Let me state that again. Those of us who have stood up and taken a stand on dealing with these so-called political suicide issues--Medicare, Medicaid, and Social Security--are saying we need to do something now to prevent these programs from becoming insolvent, to prevent benefits from having to be reduced or massive tax increases on the next generation to be imposed in order to keep them solvent. We want to deal with that now so we don't undermine these programs.
Those who say we should not touch Medicare are not being truthful with current and future beneficiaries of that program. The same is true for Social Security. They are saying, we don't want to make the tough decision now to address some of these problems and make sensible reforms. We will be gone when this comes undone. What they are saying to people is that we are going to turn our heads to the plight of future beneficiaries, and even to current beneficiaries of these programs by not doing anything.
It is time we worked together to find a solution to this. I think there is a consensus that comprehensive tax reform--an area that I believe both sides can find common ground. Comprehensive tax reform is absolutely essential, as our witnesses all stated, to providing the growth element so this country and this economy can begin to grow. Additional revenue will come in from a more prosperous nation and from a greater rate of growth, and that will help us reduce our deficit spending, it will help us move toward a balanced budget, and keep us from continuing the plunge into more debt and more deficit.
Comprehensive tax reform is the best way to reduce the debt, grow the economy, and make America more competitive. Grow the economy--not more government. That is what makes us more competitive and puts more people back to work. That is what puts us on a path to American prosperity.
These things will not be easy. It will require time and it will demand political will courage. So let's get moving. The Senate majority leader needs to stop wasting time, allow Members to offer and vote on amendments so we can get to regular business of the Senate done and focus on the larger priority--growing this economy. Your Members, our Members--ones we like, ones we don't like. We are sent here to make the tough choices, to make our yes or our no and represent people back home. That is what the Senate is all about.
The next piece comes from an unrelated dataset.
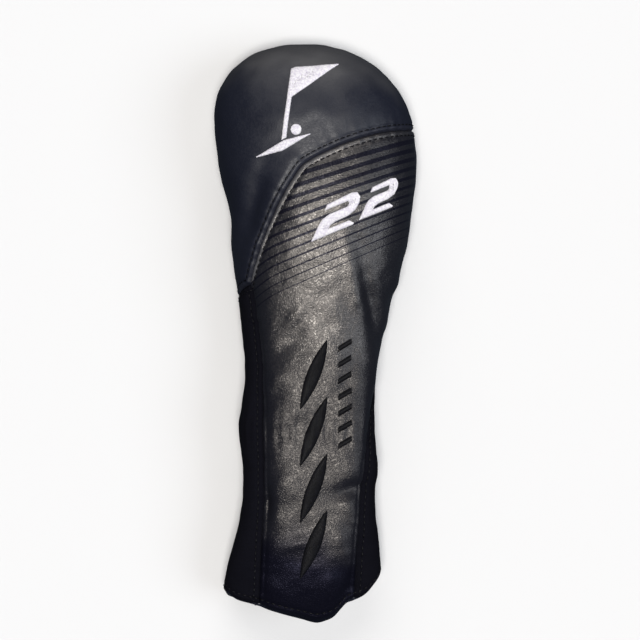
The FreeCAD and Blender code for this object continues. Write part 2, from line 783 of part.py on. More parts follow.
# Topstitching.
row = size("stitch_row_offset")
pieces["seam_stitches_crown"] = make_stitches("seam_stitches_crown", crown_edges, -row)
pieces["seam_stitches_front"] = make_stitches("seam_stitches_front", crown_edges, row)
left_edges = seam_path(
    [corner(c) for c in ("seam_left", "left_seam_waist", "left_hem")],
    {0: ("left_seam_radius", 1), 1: ("left_seam_radius", 1)},
)
right_edges = seam_path(
    [corner(c) for c in ("right_hem", "right_seam_waist", "right_seam_top")],
    {0: ("right_seam_radius", 1), 1: ("right_seam_radius", 1)},
)
hem_edges = seam_path([corner(c) for c in ("left_hem", "hem_low", "hem_fold", "hem_notch")],
                      {0: ("front_hem_radius", -1)})
pieces["side_stitches_left"] = make_stitches("side_stitches_left", left_edges, -row)
pieces["side_stitches_right"] = make_stitches("side_stitches_right", right_edges, -row)
pieces["hem_stitches"] = make_stitches("hem_stitches", hem_edges, 0.0, size("hem_stitch_inset"))
doc.recompute()
doc.recompute()


def meshed_volume(shape):
    """The volume inside a shape's facets, which is steadier than the one from its curved faces."""
    points, facets = shape.tessellate(MESH_TOLERANCE)
    return sum(points[a].dot(points[b].cross(points[c])) for a, b, c in facets) / 6


def check_document():
    """Stops if any object has failed, or if the pieces don't fill their layers."""
    for thing in doc.Objects:
        bad = [state for state in thing.State if state in ("Invalid", "Error")]
        assert not bad, (thing.Name, thing.State)
    for name, piece in pieces.items():
        shape = piece.Shape
        assert not shape.isNull() and shape.isValid() and shape.Solids, name
    for layer, suffix in ((skin_layer, "_panel"), (foam_layer, "_foam")):
        filled = sum(meshed_volume(pieces[zone + suffix].Shape) for zone in zones)
        assert abs(filled / meshed_volume(layer.Shape) - 1) < LAYER_TOLERANCE, (suffix, filled)


def place_pieces():
    """Moves the origin under the middle of the cover, on the surface that it lies on."""
    whole = FreeCAD.BoundBox()
    for piece in pieces.values():
        for point in piece.Shape.tessellate(MESH_TOLERANCE)[0]:
            whole.add(point)
    for name, piece in pieces.items():
        piece.Label = name
        piece.Placement.Base = Vector(-whole.Center.x, -whole.Center.y, -whole.ZMin)
    return whole


check_document()
whole = place_pieces()
os.makedirs("parts", exist_ok=True)
for name, piece in pieces.items():
    piece.Shape.exportStep(f"parts/{name}.step")
    print(f"{name:22s} solids {len(piece.Shape.Solids):3d} faces {len(piece.Shape.Faces):4d} "
          f"volume {piece.Shape.Volume:9.1f}")
print("whole", [round(v, 2) for v in (whole.XLength, whole.YLength, whole.ZLength)])
print("moved", [round(v, 2) for v in (-whole.Center.x, -whole.Center.y, -whole.ZMin)])
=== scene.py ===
"""Golf club head cover: the sewn, padded panels, threads and lining over the CAD frame.

The cover is one grid of rows from the mouth to the tip and columns round the body. Seams are curves
on that grid. The skin is pressed down along them, folded and dented, and every other piece, from the
foam to the last stitch, is placed by the same grid. Working lengths are millimetres from the mouth,
and to_frame() turns them into the frame's metres.
"""
import bpy
import math
import numpy as np
from mathutils.kdtree import KDTree
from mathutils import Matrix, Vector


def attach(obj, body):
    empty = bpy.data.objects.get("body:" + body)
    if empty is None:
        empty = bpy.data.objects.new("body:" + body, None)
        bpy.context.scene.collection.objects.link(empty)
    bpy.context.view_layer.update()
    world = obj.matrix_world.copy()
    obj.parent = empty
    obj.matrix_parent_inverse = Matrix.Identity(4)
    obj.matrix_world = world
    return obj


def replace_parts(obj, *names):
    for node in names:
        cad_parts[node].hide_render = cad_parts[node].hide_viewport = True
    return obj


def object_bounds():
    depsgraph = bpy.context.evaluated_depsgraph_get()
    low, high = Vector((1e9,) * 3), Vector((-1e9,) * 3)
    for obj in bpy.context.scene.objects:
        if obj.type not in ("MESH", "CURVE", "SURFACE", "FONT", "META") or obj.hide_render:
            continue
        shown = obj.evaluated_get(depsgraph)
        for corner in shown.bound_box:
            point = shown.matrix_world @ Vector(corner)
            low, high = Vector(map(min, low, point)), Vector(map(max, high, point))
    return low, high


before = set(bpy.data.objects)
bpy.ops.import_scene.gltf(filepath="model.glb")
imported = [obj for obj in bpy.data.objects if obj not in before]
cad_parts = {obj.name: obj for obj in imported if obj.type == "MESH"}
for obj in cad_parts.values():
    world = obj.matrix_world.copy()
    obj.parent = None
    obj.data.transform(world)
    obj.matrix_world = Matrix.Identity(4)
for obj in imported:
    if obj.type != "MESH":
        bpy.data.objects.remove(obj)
cad_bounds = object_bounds()

MM = 0.001
PITCH = 0.95  # size of a grid cell
TINY = 1e-9

# ---- body form, as the CAD has it

LENGTH = (cad_bounds[1][1] - cad_bounds[0][1]) / MM
CROWN_ALONG = 286.0
SIDE_HEIGHT = 22.0
UPPER_POWER, LOWER_POWER = 2.25, 2.8
CROWN_POWER, HEEL_POWER = 2.15, 3.0
BASE_DIP, BASE_ROUND = 2.5, 1.0
TIP_OFFSET = -6.0
# How much boxier the sleeve's front is on its right and left: most, middle along and half length.
BOXY_RIGHT, BOXY_LEFT = (1.3, 106.0, 50.0), (1.1, 92.0, 60.0)
# Place along, sideways offset, half width and top height of each station.
STATIONS = np.array([
    (0.0, -7.4, 48.3, 38.0),
    (27.0, -7.0, 46.2, 41.0),
    (68.0, -3.5, 39.2, 46.0),
    (91.0, -3.0, 39.6, 48.0),
    (112.0, -5.1, 39.6, 49.0),
    (147.0, -2.1, 39.4, 51.5),
    (190.0, -0.2, 45.4, 56.0),
    (218.0, 2.1, 51.8, 60.0),
    (239.0, 3.2, 53.6, 62.0),
    (260.0, 2.4, 56.8, 62.0),
    (286.0, -0.1, 59.1, 60.0),
])
SKIN, BACKING, FOAM, LINING, BAND = 1.1, 1.7, 4.1, 6.2, 7.1  # depth of each layer's inner face


def hermite(share, start, end, start_slope, end_slope, gap=1.0):
    """A cubic from start to end with the given slopes over a gap."""
    return (
        (1 + 2 * share) * (1 - share) ** 2 * start
        + share**2 * (3 - 2 * share) * end
        + share * (1 - share) ** 2 * gap * start_slope
        + share**2 * (share - 1) * gap * end_slope
    )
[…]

So instead of standing here speaking to an empty Chamber and letting the clock run down so these amendments can be closed out and never offered under this bill, we should be debating these issues. In doing so, we can get to the point where we will have our final vote and, hopefully, we will be funding the government going forward. It is called regular business and that ought to be our focus.
Growing this economy and strengthening it for future generations is the challenge before us. It is the challenge of our time. We need political will and courage and boldness to go forward, but it is absolutely essential for the future of this country. I suggest that instead of standing around doing nothing, we begin to address these issues.
Madam President, I yield the floor, and I suggest the absence of a quorum.